■ **What you are asked to do**
Lines after the one containing "PAPER_SHADED = (0.56, 0.53, 0.44)" are to be omitted; print exactly each line from the start of the records up to and including it.

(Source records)
--

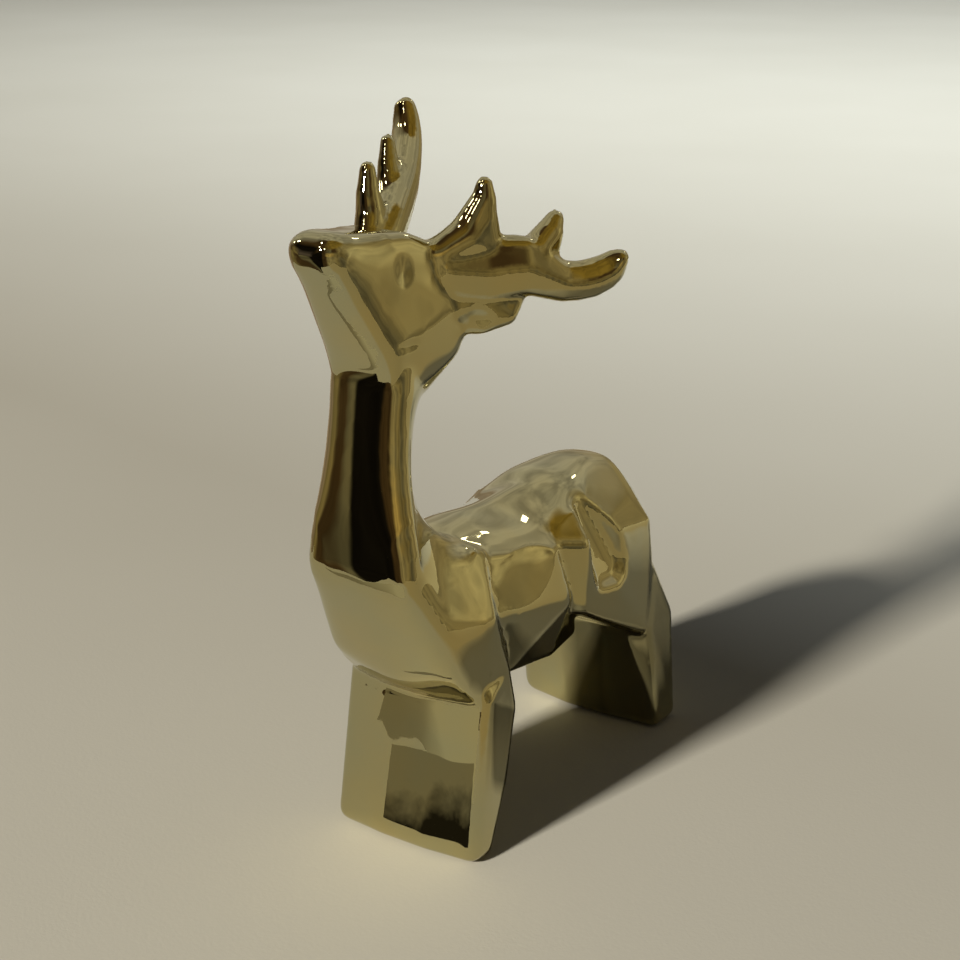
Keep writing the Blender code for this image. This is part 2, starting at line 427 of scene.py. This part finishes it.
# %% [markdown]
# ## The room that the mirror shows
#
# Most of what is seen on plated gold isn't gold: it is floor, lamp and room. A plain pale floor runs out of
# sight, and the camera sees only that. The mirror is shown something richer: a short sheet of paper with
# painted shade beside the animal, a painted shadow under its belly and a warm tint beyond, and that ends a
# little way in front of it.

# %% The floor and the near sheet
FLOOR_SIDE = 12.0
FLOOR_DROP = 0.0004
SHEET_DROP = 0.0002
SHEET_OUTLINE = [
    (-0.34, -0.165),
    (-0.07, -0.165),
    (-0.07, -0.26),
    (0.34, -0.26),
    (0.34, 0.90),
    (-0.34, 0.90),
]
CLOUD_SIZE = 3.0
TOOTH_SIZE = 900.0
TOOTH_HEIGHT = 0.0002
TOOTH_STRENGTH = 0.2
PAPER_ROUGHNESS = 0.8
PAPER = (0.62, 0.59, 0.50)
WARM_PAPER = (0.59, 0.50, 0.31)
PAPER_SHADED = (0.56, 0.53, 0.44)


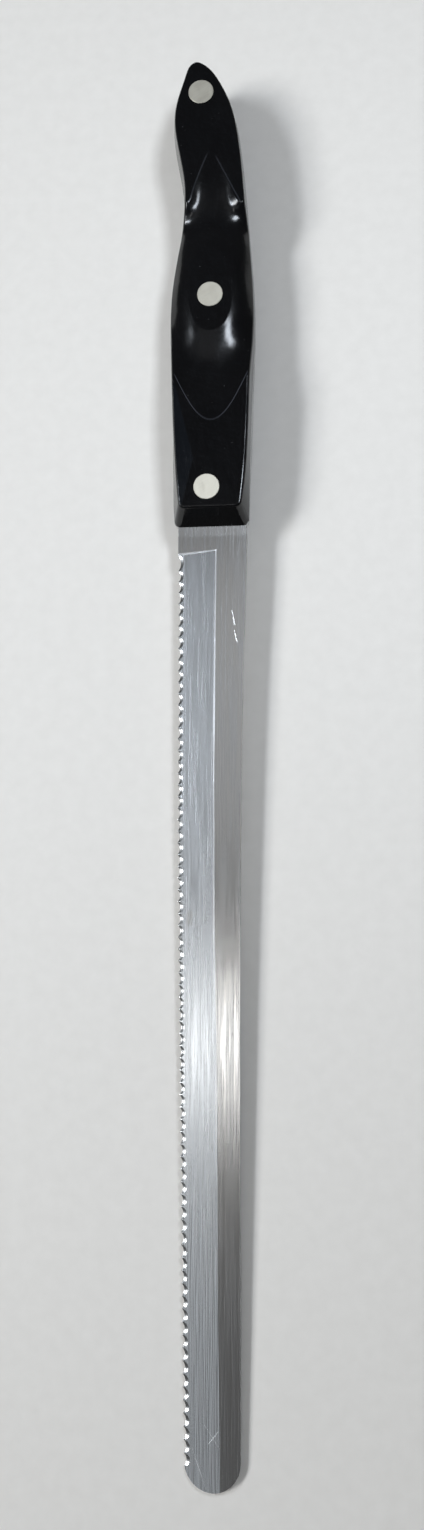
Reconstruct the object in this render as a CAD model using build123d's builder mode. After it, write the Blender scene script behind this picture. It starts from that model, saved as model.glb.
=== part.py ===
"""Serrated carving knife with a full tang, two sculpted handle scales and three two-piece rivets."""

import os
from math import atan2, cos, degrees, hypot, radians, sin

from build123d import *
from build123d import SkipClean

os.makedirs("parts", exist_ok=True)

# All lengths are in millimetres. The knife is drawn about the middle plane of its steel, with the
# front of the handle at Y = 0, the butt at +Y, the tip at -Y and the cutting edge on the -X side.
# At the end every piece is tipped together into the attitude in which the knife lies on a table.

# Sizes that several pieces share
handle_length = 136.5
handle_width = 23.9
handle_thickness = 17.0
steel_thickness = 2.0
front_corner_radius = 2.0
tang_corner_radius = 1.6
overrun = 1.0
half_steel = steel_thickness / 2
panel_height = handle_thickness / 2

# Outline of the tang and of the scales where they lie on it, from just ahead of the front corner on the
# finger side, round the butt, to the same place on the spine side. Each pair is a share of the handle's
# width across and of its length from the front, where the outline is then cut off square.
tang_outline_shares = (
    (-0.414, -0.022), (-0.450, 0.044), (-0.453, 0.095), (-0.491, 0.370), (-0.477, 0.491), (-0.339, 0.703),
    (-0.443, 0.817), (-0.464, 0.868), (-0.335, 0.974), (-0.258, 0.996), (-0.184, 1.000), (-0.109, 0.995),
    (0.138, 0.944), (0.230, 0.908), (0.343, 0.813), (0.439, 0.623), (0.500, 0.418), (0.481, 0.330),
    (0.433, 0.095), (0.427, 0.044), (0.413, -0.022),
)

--

■ **Solution to this exercise**
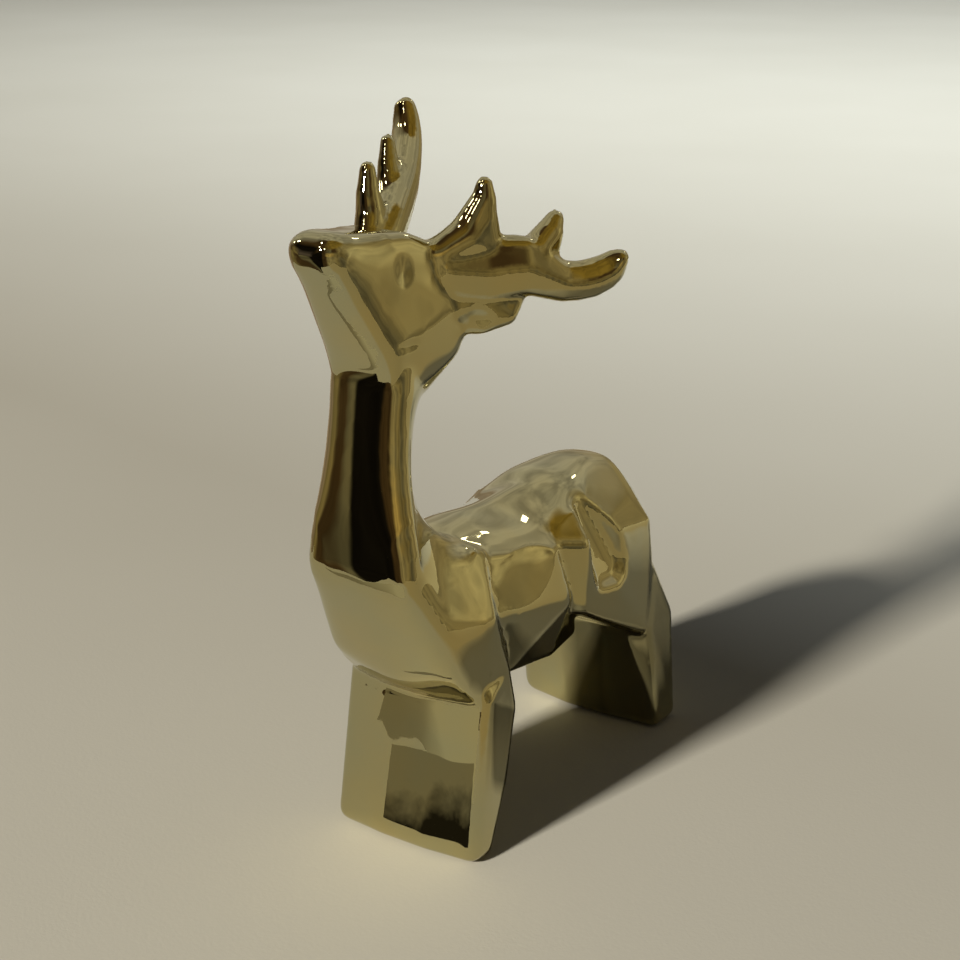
Keep writing the Blender code for this image. This is part 2, starting at line 427 of scene.py. This part finishes it.
# %% [markdown]
# ## The room that the mirror shows
#
# Most of what is seen on plated gold isn't gold: it is floor, lamp and room. A plain pale floor runs out of
# sight, and the camera sees only that. The mirror is shown something richer: a short sheet of paper with
# painted shade beside the animal, a painted shadow under its belly and a warm tint beyond, and that ends a
# little way in front of it.

# %% The floor and the near sheet
FLOOR_SIDE = 12.0
FLOOR_DROP = 0.0004
SHEET_DROP = 0.0002
SHEET_OUTLINE = [
    (-0.34, -0.165),
    (-0.07, -0.165),
    (-0.07, -0.26),
    (0.34, -0.26),
    (0.34, 0.90),
    (-0.34, 0.90),
]
CLOUD_SIZE = 3.0
TOOTH_SIZE = 900.0
TOOTH_HEIGHT = 0.0002
TOOTH_STRENGTH = 0.2
PAPER_ROUGHNESS = 0.8
PAPER = (0.62, 0.59, 0.50)
WARM_PAPER = (0.59, 0.50, 0.31)
PAPER_SHADED = (0.56, 0.53, 0.44)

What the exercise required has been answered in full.